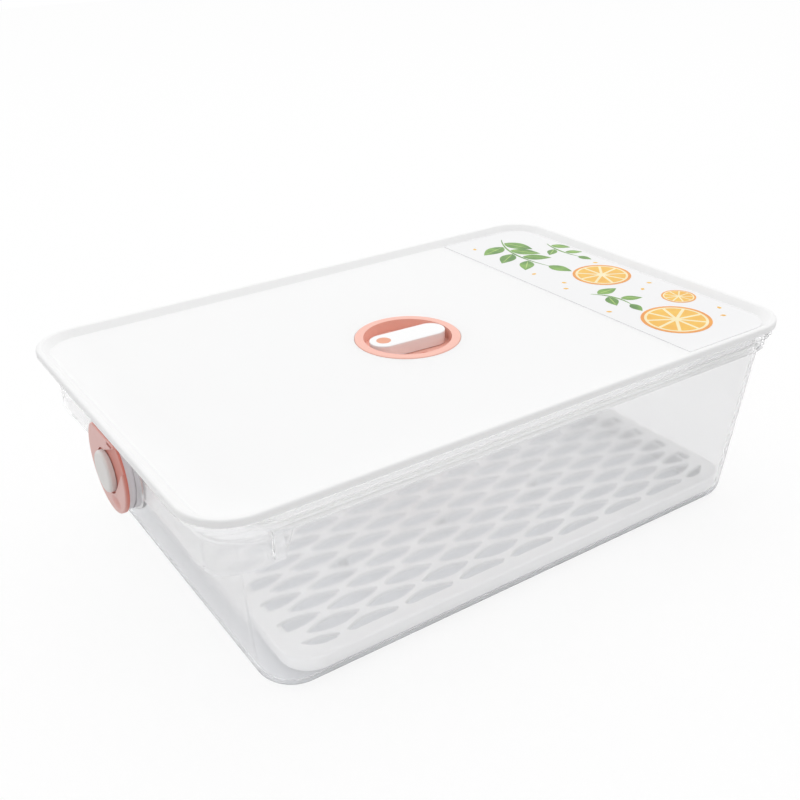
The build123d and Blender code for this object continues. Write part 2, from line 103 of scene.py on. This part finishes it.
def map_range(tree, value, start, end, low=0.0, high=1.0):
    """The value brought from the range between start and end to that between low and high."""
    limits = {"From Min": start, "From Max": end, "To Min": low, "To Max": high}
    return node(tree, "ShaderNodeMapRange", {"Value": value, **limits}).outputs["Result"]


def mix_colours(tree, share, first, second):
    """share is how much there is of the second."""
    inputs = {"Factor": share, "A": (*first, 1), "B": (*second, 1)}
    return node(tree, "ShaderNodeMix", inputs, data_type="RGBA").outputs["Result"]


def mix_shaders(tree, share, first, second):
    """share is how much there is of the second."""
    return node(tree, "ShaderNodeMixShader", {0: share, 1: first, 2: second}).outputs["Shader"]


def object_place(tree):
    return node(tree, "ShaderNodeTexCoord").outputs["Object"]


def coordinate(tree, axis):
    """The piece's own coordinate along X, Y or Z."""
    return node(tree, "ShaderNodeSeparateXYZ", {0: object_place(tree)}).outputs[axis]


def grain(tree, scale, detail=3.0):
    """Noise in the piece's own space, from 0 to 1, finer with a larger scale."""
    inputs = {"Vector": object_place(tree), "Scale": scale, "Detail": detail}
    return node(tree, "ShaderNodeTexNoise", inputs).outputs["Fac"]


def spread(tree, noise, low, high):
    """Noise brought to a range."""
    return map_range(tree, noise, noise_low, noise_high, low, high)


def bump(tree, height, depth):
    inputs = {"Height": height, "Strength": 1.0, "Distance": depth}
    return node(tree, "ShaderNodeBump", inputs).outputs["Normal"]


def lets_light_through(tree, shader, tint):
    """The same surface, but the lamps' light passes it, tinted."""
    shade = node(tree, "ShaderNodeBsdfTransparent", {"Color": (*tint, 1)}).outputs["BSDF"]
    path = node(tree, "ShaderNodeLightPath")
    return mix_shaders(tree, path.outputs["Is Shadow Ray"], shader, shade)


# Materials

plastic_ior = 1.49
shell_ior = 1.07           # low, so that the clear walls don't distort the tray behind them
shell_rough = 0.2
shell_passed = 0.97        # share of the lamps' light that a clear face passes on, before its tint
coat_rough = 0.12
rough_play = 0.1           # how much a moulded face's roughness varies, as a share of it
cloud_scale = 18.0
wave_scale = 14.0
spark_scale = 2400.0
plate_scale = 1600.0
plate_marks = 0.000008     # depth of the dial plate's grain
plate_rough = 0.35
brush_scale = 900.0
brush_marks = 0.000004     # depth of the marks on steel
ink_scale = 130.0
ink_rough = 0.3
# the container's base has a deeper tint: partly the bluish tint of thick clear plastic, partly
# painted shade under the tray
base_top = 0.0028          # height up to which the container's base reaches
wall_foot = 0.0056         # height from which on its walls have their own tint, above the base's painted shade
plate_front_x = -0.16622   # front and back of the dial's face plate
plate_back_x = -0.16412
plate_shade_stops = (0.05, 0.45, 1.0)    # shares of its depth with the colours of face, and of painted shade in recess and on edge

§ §

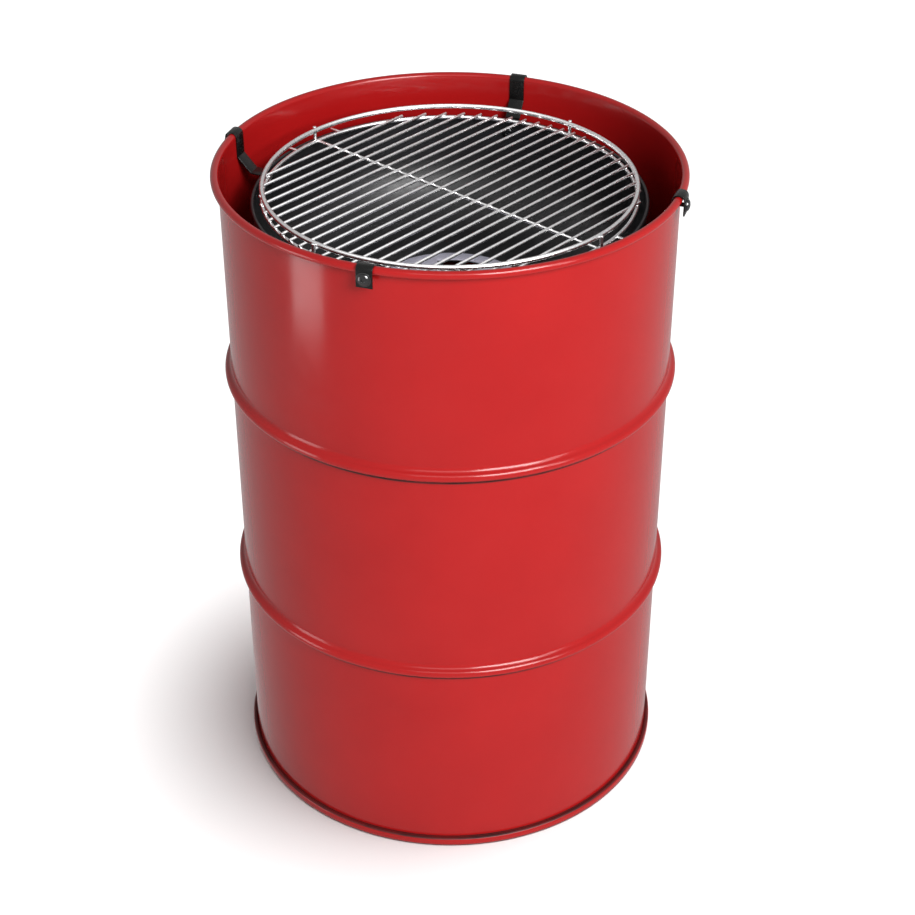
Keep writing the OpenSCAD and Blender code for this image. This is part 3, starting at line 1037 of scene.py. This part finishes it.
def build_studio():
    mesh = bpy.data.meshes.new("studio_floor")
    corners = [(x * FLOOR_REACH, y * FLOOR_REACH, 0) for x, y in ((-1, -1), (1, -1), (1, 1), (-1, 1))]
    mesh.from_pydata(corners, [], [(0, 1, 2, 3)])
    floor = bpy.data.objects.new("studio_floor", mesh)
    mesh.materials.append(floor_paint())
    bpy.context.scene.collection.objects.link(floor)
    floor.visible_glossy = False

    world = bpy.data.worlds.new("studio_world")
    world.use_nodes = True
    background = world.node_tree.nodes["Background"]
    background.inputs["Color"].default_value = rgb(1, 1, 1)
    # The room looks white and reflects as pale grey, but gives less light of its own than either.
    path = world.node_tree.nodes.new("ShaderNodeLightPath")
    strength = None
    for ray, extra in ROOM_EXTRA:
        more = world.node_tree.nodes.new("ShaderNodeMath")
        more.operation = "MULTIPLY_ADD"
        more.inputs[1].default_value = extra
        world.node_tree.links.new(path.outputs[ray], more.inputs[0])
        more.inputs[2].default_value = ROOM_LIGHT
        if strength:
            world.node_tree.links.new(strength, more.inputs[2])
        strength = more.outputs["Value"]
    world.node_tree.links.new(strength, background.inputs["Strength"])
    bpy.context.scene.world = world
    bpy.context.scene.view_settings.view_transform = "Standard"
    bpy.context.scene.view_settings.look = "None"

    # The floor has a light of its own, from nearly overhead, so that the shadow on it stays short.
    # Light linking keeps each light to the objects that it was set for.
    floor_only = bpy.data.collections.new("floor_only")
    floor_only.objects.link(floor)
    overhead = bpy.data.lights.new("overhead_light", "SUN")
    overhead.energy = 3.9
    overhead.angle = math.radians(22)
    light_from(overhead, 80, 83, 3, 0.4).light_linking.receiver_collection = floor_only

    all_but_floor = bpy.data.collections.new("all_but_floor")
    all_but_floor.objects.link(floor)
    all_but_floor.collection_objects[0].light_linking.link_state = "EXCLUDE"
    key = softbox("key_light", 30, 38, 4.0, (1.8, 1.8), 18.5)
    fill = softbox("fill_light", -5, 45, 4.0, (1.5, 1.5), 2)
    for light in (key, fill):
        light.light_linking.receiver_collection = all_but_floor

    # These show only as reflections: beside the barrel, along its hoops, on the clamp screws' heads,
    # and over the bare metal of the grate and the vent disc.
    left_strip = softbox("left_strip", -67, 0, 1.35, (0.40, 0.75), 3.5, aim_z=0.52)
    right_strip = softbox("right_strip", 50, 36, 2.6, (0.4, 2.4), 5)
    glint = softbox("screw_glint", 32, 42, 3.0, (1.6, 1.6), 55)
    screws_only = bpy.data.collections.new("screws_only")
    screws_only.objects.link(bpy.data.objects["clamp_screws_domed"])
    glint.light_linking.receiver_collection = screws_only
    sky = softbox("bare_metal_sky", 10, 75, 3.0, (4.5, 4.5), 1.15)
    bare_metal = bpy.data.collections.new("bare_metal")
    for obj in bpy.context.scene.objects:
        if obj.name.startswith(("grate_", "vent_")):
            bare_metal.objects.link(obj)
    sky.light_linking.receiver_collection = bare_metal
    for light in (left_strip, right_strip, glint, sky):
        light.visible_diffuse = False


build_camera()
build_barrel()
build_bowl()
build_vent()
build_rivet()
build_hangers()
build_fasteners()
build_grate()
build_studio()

§ §

### [Request]
Copy whichever lines in the listing above contain the word "finishes".

### [Full answer]
The build123d and Blender code for this object continues. Write part 2, from line 103 of scene.py on. This part finishes it.
Keep writing the OpenSCAD and Blender code for this image. This is part 3, starting at line 1037 of scene.py. This part finishes it.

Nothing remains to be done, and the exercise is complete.